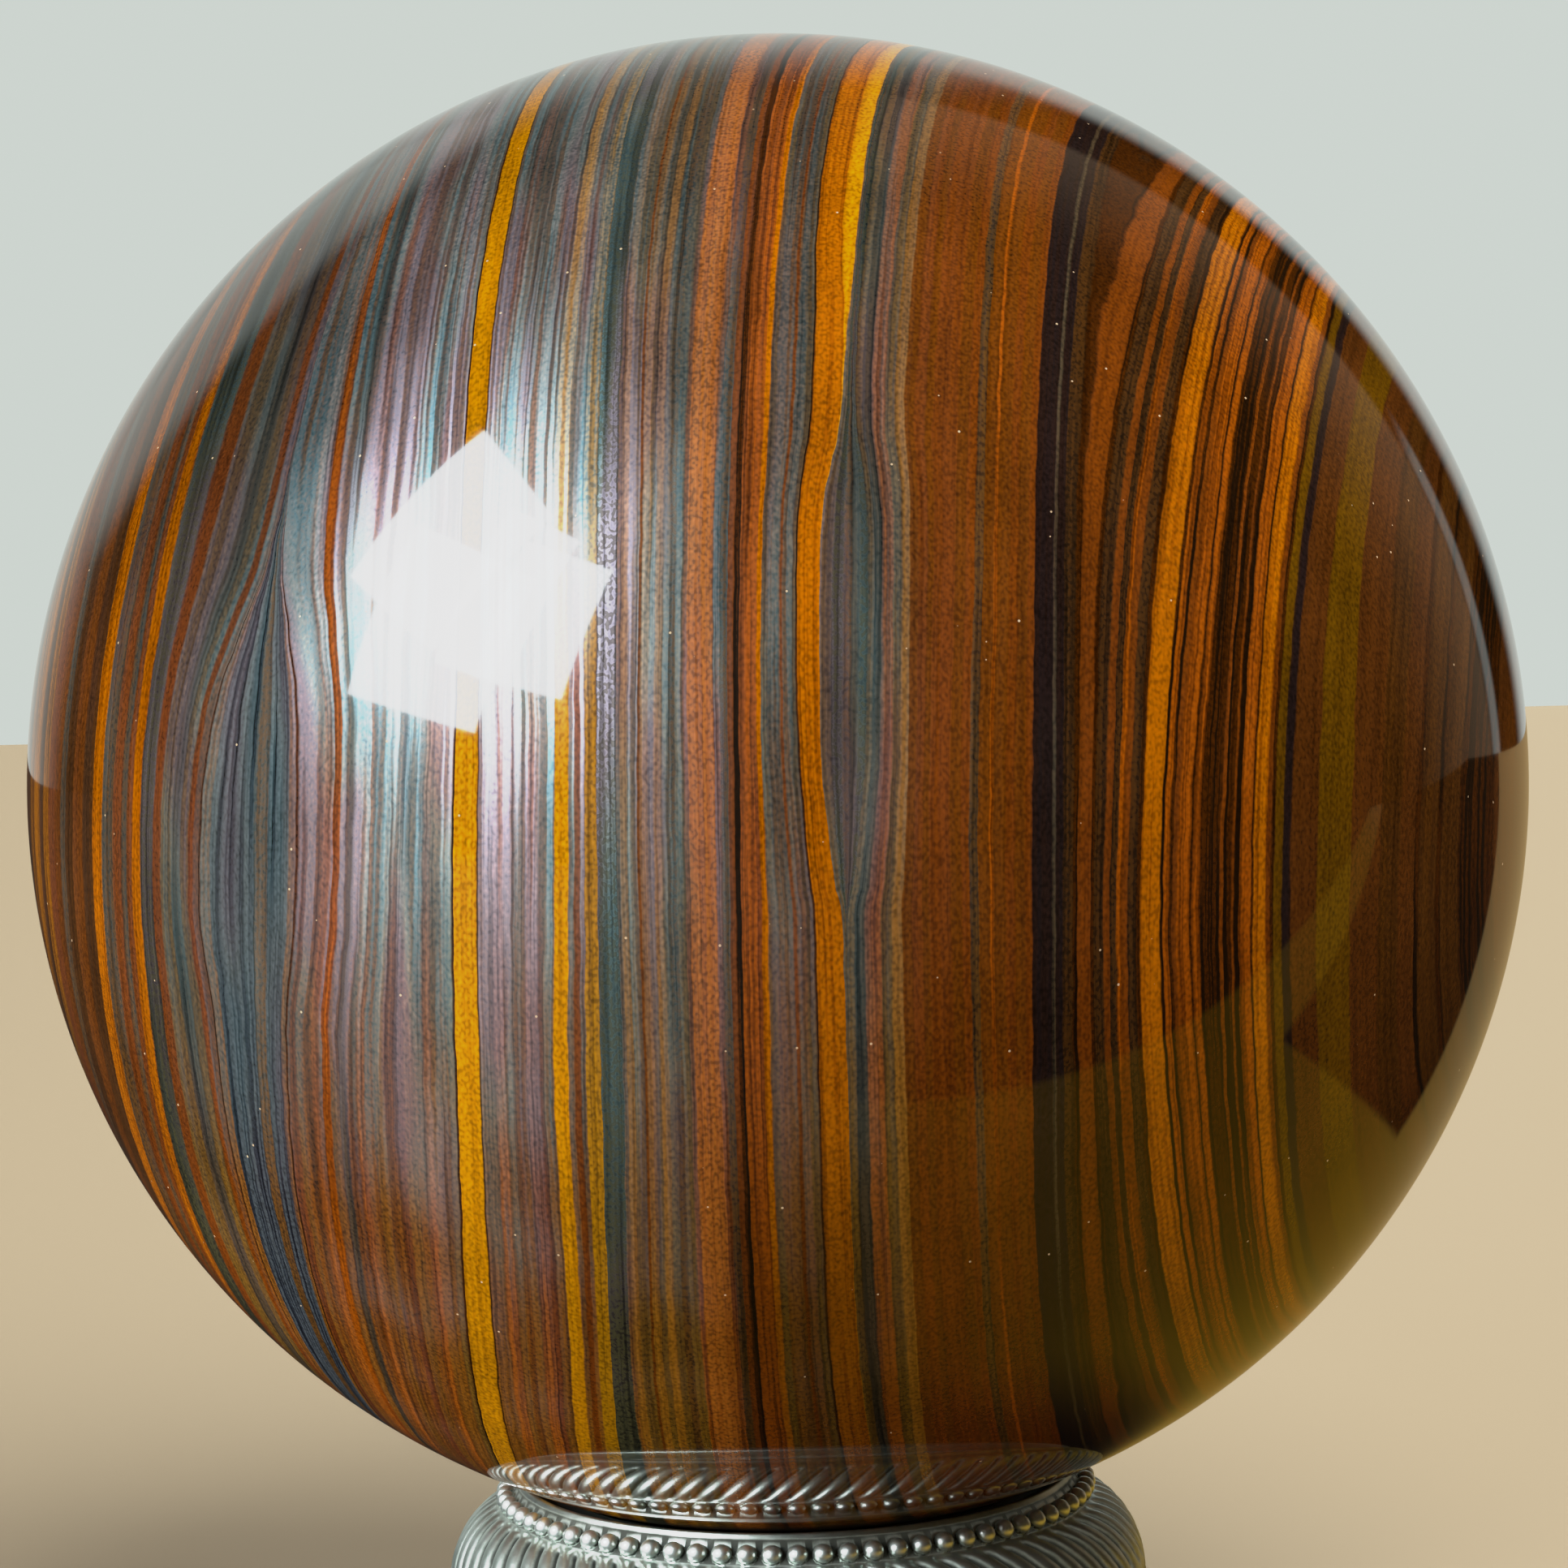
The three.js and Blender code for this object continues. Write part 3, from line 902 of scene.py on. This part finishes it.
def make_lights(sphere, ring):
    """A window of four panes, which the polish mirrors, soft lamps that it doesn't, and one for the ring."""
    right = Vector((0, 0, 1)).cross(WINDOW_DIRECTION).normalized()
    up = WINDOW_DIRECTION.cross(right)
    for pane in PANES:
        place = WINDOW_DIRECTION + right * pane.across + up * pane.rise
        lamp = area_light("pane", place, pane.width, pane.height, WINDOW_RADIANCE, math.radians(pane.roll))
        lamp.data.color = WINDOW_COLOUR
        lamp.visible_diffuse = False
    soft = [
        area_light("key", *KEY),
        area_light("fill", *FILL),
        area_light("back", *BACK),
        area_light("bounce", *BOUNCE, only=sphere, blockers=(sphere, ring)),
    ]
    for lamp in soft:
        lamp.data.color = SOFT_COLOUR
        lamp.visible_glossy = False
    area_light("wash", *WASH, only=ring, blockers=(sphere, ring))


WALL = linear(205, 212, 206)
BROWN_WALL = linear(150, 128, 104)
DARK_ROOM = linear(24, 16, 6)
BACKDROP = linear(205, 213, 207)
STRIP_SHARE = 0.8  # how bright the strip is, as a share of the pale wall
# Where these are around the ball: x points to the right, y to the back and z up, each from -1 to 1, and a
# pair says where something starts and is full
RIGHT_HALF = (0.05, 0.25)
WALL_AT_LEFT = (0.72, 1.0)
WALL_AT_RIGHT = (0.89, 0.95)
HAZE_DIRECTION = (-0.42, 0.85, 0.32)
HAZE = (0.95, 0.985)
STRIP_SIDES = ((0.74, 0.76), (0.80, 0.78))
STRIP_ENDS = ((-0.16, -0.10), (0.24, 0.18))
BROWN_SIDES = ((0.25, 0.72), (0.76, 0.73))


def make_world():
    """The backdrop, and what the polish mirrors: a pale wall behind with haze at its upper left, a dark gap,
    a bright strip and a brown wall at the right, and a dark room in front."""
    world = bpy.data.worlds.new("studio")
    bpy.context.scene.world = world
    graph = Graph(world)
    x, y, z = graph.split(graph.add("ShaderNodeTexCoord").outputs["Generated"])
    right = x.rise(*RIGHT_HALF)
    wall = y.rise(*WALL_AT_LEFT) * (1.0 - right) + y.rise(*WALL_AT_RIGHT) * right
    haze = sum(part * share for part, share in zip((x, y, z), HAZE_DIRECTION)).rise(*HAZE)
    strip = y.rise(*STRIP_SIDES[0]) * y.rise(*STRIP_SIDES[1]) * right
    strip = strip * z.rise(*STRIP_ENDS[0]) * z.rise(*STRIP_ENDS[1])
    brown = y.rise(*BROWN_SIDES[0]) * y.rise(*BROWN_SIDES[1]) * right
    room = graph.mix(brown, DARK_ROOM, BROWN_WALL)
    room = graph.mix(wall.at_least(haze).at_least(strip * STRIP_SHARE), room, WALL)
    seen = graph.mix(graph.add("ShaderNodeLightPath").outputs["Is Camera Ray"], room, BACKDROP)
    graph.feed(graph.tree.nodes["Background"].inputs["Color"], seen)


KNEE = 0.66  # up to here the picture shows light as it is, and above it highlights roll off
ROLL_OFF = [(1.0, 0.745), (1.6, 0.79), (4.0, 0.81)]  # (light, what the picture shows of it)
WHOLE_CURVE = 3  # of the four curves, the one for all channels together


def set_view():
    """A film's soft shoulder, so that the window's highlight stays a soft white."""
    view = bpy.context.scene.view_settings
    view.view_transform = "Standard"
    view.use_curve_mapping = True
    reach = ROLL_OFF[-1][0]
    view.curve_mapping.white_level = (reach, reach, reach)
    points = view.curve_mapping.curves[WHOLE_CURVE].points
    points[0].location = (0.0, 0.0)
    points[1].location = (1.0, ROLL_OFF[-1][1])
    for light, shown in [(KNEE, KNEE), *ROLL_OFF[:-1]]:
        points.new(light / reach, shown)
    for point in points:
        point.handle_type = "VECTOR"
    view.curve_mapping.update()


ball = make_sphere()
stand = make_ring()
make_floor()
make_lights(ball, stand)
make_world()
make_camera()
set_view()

- - -

▸ Instruction: Restate the listing exactly, starting at its first line and ending at the line where "only=ring, blockers=(sphere, ring))" occurs; include both and no other lines.

▸ Written answer:
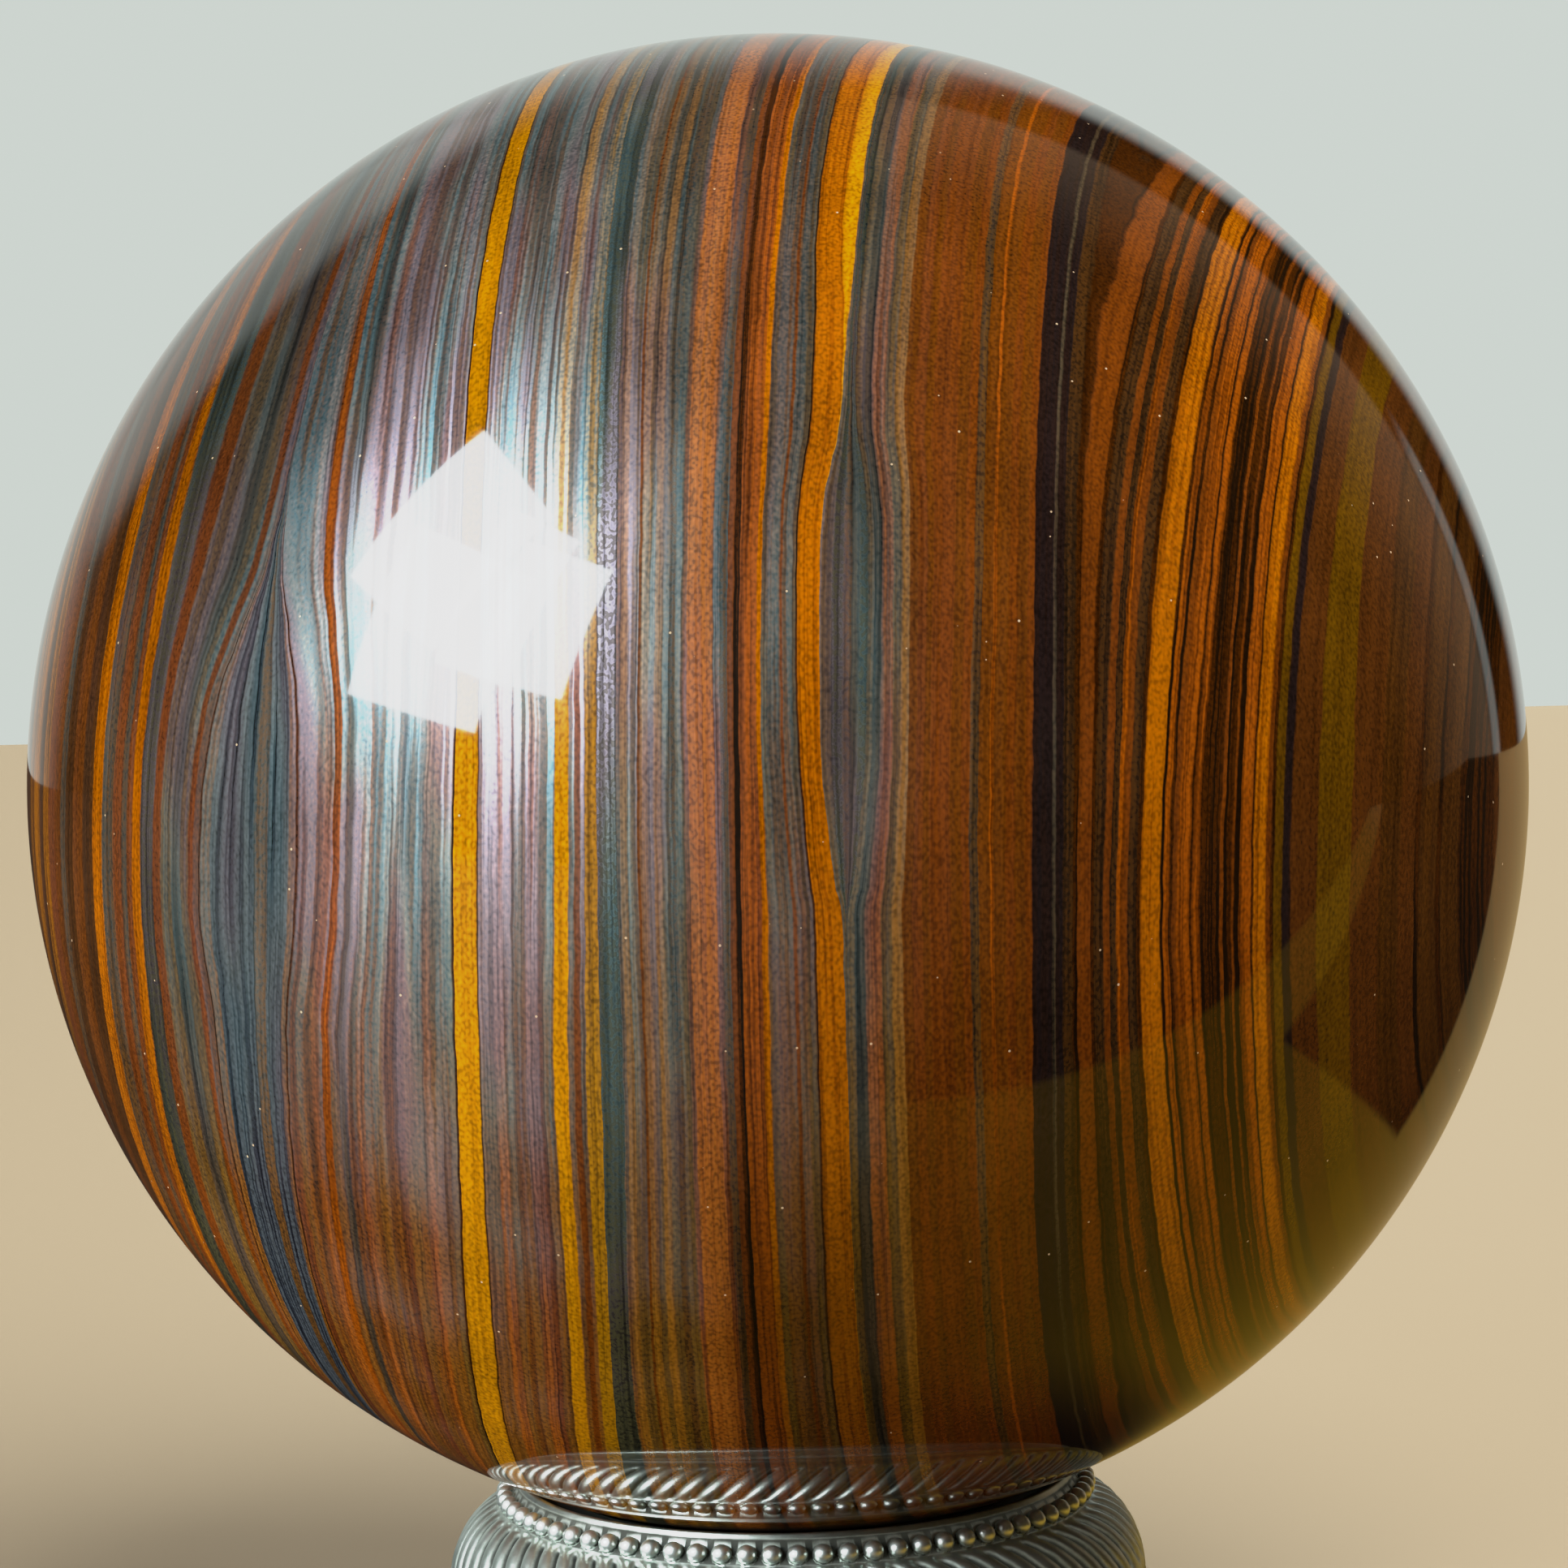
The three.js and Blender code for this object continues. Write part 3, from line 902 of scene.py on. This part finishes it.
def make_lights(sphere, ring):
    """A window of four panes, which the polish mirrors, soft lamps that it doesn't, and one for the ring."""
    right = Vector((0, 0, 1)).cross(WINDOW_DIRECTION).normalized()
    up = WINDOW_DIRECTION.cross(right)
    for pane in PANES:
        place = WINDOW_DIRECTION + right * pane.across + up * pane.rise
        lamp = area_light("pane", place, pane.width, pane.height, WINDOW_RADIANCE, math.radians(pane.roll))
        lamp.data.color = WINDOW_COLOUR
        lamp.visible_diffuse = False
    soft = [
        area_light("key", *KEY),
        area_light("fill", *FILL),
        area_light("back", *BACK),
        area_light("bounce", *BOUNCE, only=sphere, blockers=(sphere, ring)),
    ]
    for lamp in soft:
        lamp.data.color = SOFT_COLOUR
        lamp.visible_glossy = False
    area_light("wash", *WASH, only=ring, blockers=(sphere, ring))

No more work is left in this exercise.